Investment in data management and reporting technology is particularly crucial.

Twenty-six percent of larger firms, 45% of midsize ones and 48% of smaller firms said their technology environment needed improvement or further investment as it relates to data and reporting.


Outsource, but mind investor expectations

4. Outsource, but mind investor expectations

Across all asset classes, 60% of respondents currently outsource or are considering outsourcing certain middle-office functions. Only 27% of smaller managers, however, report they are currently outsourcing or considering it.

Investors generally report more comfort with outsourcing than hedge funds themselves, with 91% saying it was acceptable in in OTC services (91%), 89% in pricing/valuation and 87% in confirmations/affirmations and settlement.

Investors are least receptive to outsourcing hedging, with 60% approving, and cash management, with 64% approving. EY cautioned, however, that managers should not resist outsourcing because they believe investors are uncomfortable with it.
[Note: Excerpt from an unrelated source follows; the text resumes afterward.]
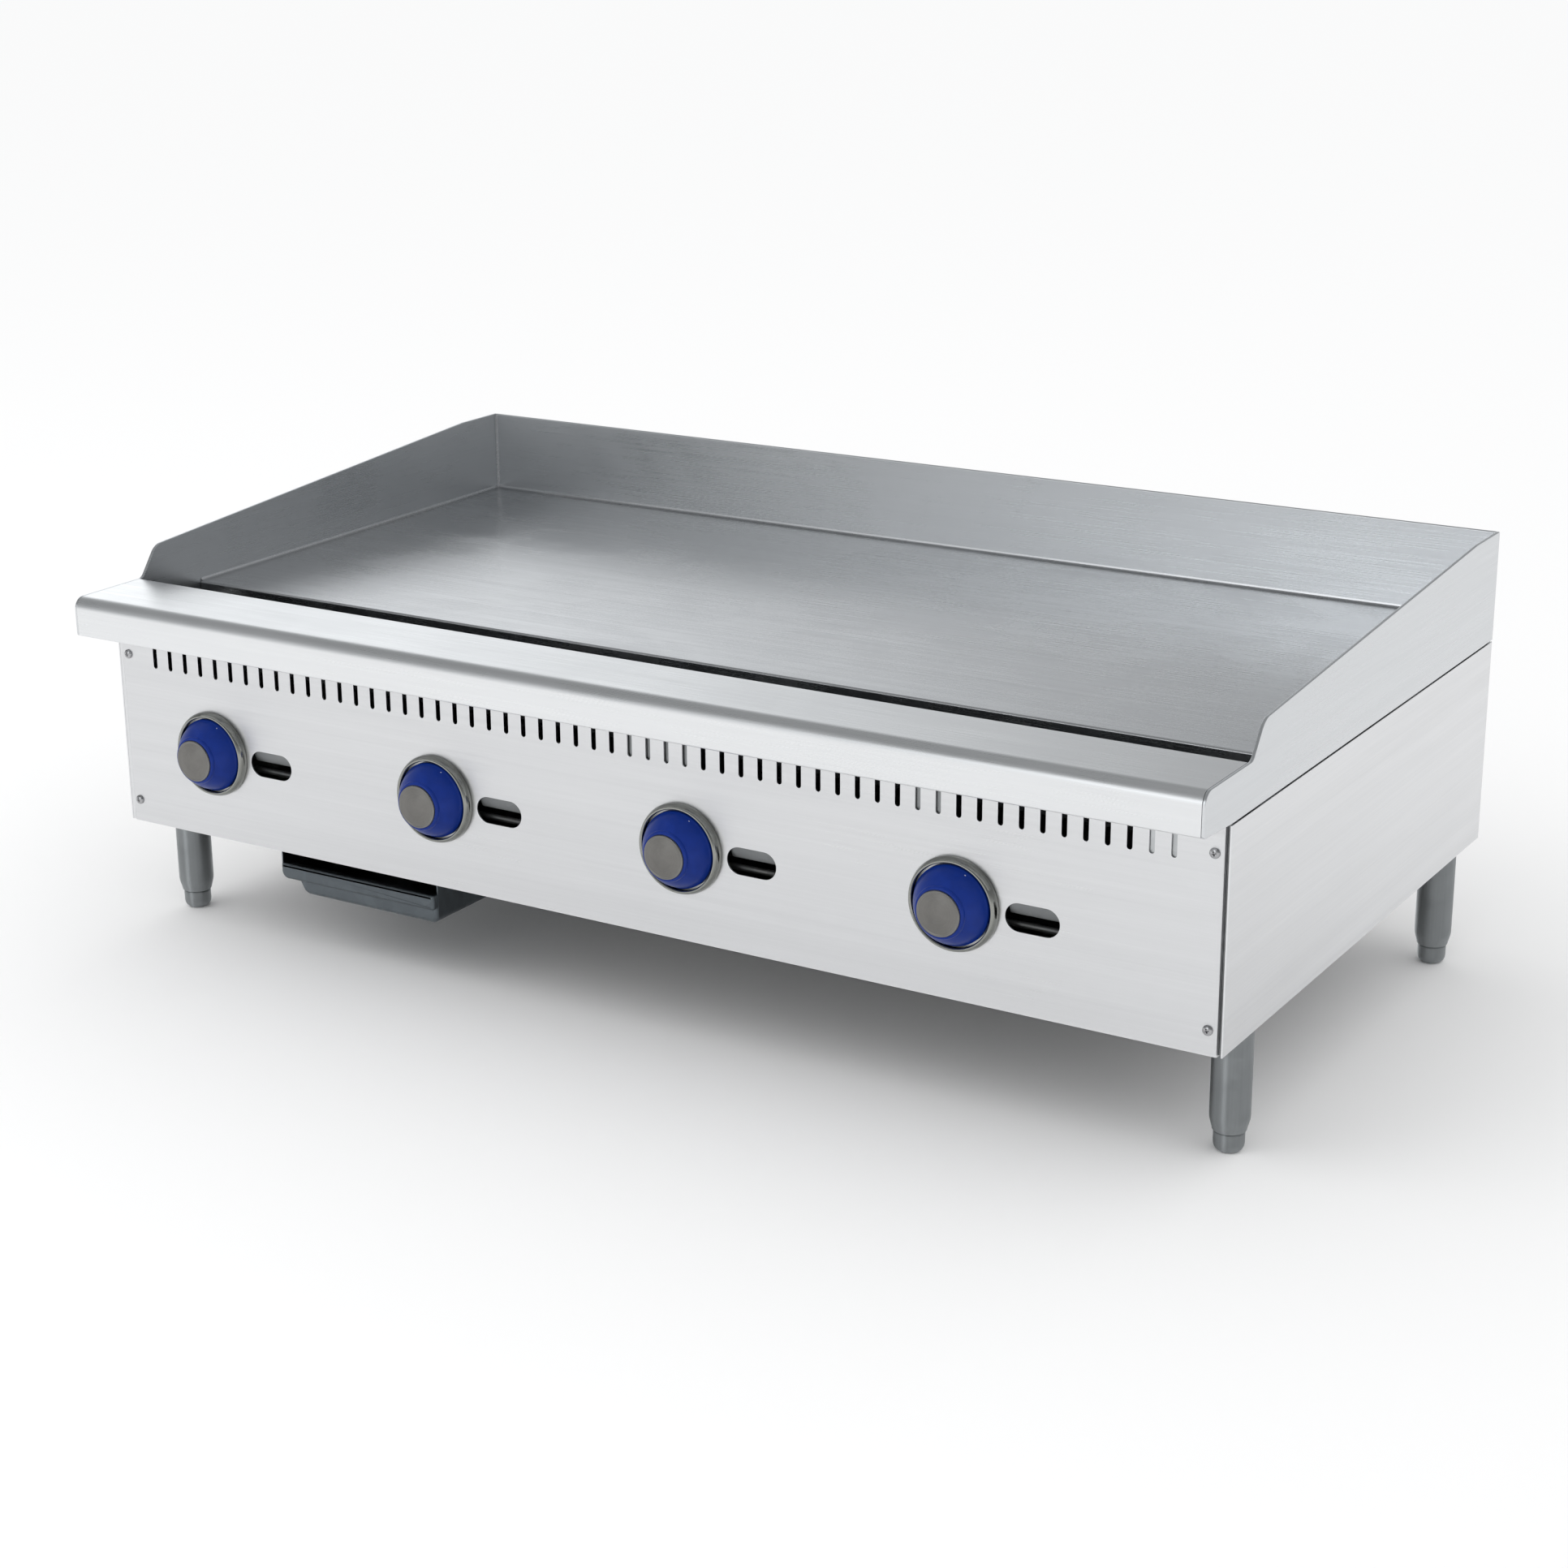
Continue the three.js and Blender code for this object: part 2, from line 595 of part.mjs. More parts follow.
// ---------------------------------------------------------------- assembly
addPlate();
addSplashGuards();
addNoseRail();
addTrough();
addChute();
addPanel();
addPanelScrews();
addSidePanel("left_side_panel", -1);
addSidePanel("right_side_panel", 1);
addRearPanel();
addBottomPanel();
addHeatShield();
addBurners();
addBurnerRail("burner_rail_front", -150);
addBurnerRail("burner_rail_rear", 290);
addSupplyPipes();
addValves();
addKnobs();
addTray();
addTrayRail("tray_rail_left", -1);
addTrayRail("tray_rail_right", 1);
addLegs();

export default griddle;
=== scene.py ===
"""Countertop gas griddle: steel plate, splash guards, four knobs, drip tray and four legs.

It stands on z = 0 with its front towards -Y and its right side towards +X.
Lengths are in millimetres, and MM turns them into the scene's metres.
The studio section at the end is in metres.
"""
import math

import bmesh
import bpy
from mathutils import Matrix, Vector
from mathutils.geometry import delaunay_2d_cdt


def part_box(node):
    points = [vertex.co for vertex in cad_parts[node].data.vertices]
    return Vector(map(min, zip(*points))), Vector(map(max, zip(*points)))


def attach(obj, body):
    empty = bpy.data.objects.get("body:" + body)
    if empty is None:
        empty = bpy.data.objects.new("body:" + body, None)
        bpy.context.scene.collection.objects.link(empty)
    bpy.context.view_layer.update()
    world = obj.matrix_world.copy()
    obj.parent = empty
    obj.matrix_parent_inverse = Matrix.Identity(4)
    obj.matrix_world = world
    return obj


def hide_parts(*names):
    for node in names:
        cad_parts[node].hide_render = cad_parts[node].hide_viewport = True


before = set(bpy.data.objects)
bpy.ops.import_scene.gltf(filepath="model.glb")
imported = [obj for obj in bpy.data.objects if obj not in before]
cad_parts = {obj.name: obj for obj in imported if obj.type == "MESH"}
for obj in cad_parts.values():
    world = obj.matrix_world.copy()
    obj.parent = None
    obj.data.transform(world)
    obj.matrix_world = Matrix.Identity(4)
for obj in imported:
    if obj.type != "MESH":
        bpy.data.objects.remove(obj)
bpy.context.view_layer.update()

MM = 0.001


# ------------------------------------------------------------------ sizes
def box_mm(part):
    """Low and high corners of a frame part."""
    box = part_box(part)
    return [[c * 1000 for c in box[i]] for i in (0, 1)]


def centre_mm(part, axis):
    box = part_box(part)
    return 1000 * (box[0][axis] + box[1][axis]) / 2


GRIDDLE = "griddle"                    # the body that the fixed pieces ride on
SIDES = ((1, "right"), (-1, "left"))   # sign of x, name
SHEET = 1.5                            # casing sheet thickness

low, high = box_mm("right_splash")
HALF_W = high[0]
Y_NOSE, Y_REAR, Z_GUARD, Z_TOP = low[1], high[1], low[2], high[2]
GUARD_T = high[0] - low[0]
GUARD_IN = HALF_W - GUARD_T            # inner face of a side guard
low, high = box_mm("griddle_plate")
PLATE_X, Y_PLATE, PLATE_Y1, PLATE_Z0, Z_PLATE = high[0], low[1], high[1], low[2], high[2]
low, high = box_mm("front_nose_rail")
RAIL_X, Y_TROUGH, Z_NOSE0, Z_NOSE = high[0], high[1], low[2], high[2]
low, high = box_mm("front_panel")
PANEL_X, Y_PANEL, Z_BODY, PANEL_TOP = high[0], low[1], low[2], high[2]
PANEL_BACK = Y_PANEL + SHEET
Z_SIDE = box_mm("right_side_panel")[1][2]

KNOB_X = [centre_mm(f"bezel_{i}", 0) for i in (1, 2, 3, 4)]
KNOB_Z = centre_mm("bezel_1", 2)

# gas train: the manifold runs along x, the inlet leaves through the back
PIPE_Y, PIPE_Z, PIPE_R = -268.0, 204.0, 13.35
INLET_X = 545


# ------------------------------------------------------------------ 2-D outlines
def arc(cx, cy, radius, start, end, steps):
    """Points from one angle to another, in degrees."""
    angles = [math.radians(start + (end - start) * i / steps) for i in range(steps + 1)]
    return [(cx + radius * math.cos(a), cy + radius * math.sin(a)) for a in angles]


def circle(cx, cy, radius, count):
    return arc(cx, cy, radius, 0, 360 - 360 / count, count - 1)


def obround(cx, cy, width, height, steps):
    if width >= height:
        radius, shift_x = height / 2, width / 2 - height / 2
        return (arc(cx + shift_x, cy, radius, -90, 90, steps)
                + arc(cx - shift_x, cy, radius, 90, 270, steps))
    radius, shift_y = width / 2, height / 2 - width / 2
    return (arc(cx, cy + shift_y, radius, 0, 180, steps)
            + arc(cx, cy - shift_y, radius, 180, 360, steps))


def fillet(corners, steps=8):
    """(x, y, radius) corners of a closed outline, turned into a smooth outline."""
    outline = []
    for i, (x, y, radius) in enumerate(corners):
        if radius <= 0:
            outline.append((x, y))
            continue
        corner = Vector((x, y))
        before = Vector(corners[i - 1][:2]) - corner
        after = Vector(corners[(i + 1) % len(corners)][:2]) - corner
        back, ahead = before.normalized(), after.normalized()
        half = math.acos(max(-1, min(1, back.dot(ahead)))) / 2
        reach = min(radius / math.tan(half), 0.49 * before.length, 0.49 * after.length)
        radius = reach * math.tan(half)
        centre = corner + (back + ahead).normalized() * (radius / math.sin(half))
        first, last = corner + back * reach - centre, corner + ahead * reach - centre
        start, end = math.atan2(first.y, first.x), math.atan2(last.y, last.x)
        if end - start > math.pi:
            end -= 2 * math.pi
        if start - end > math.pi:
            end += 2 * math.pi
        for k in range(steps + 1):
            angle = start + (end - start) * k / steps
            outline.append((centre.x + radius * math.cos(angle),
                            centre.y + radius * math.sin(angle)))
    return outline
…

The survey found investors satisfied with the benefits that managers had derived from using third parties for a majority of back-office functions. They now encouraged their managers to be opportunistic in expanding to utilize specialists in performing as much of the middle office as possible.

Make transformational changes

5. Make transformational changes

The survey found that larger managers realize they must view themselves as alternative asset managers and offer multiple product types and strategies to meet investor needs.

Fifty-four percent of this group currently considered themselves multiproduct asset managers, and 63% thought they would be in three to five years.

Forty-seven percent of midsize managers reported that they currently offered only one product, but 49% hoped to emulate their larger counterparts by becoming a multiproduct asset manager.

The smallest managers continue to fill a niche, and have more tempered expectations about where their organization will be in the near future, with just 19% seeing themselves as multiproduct asset managers.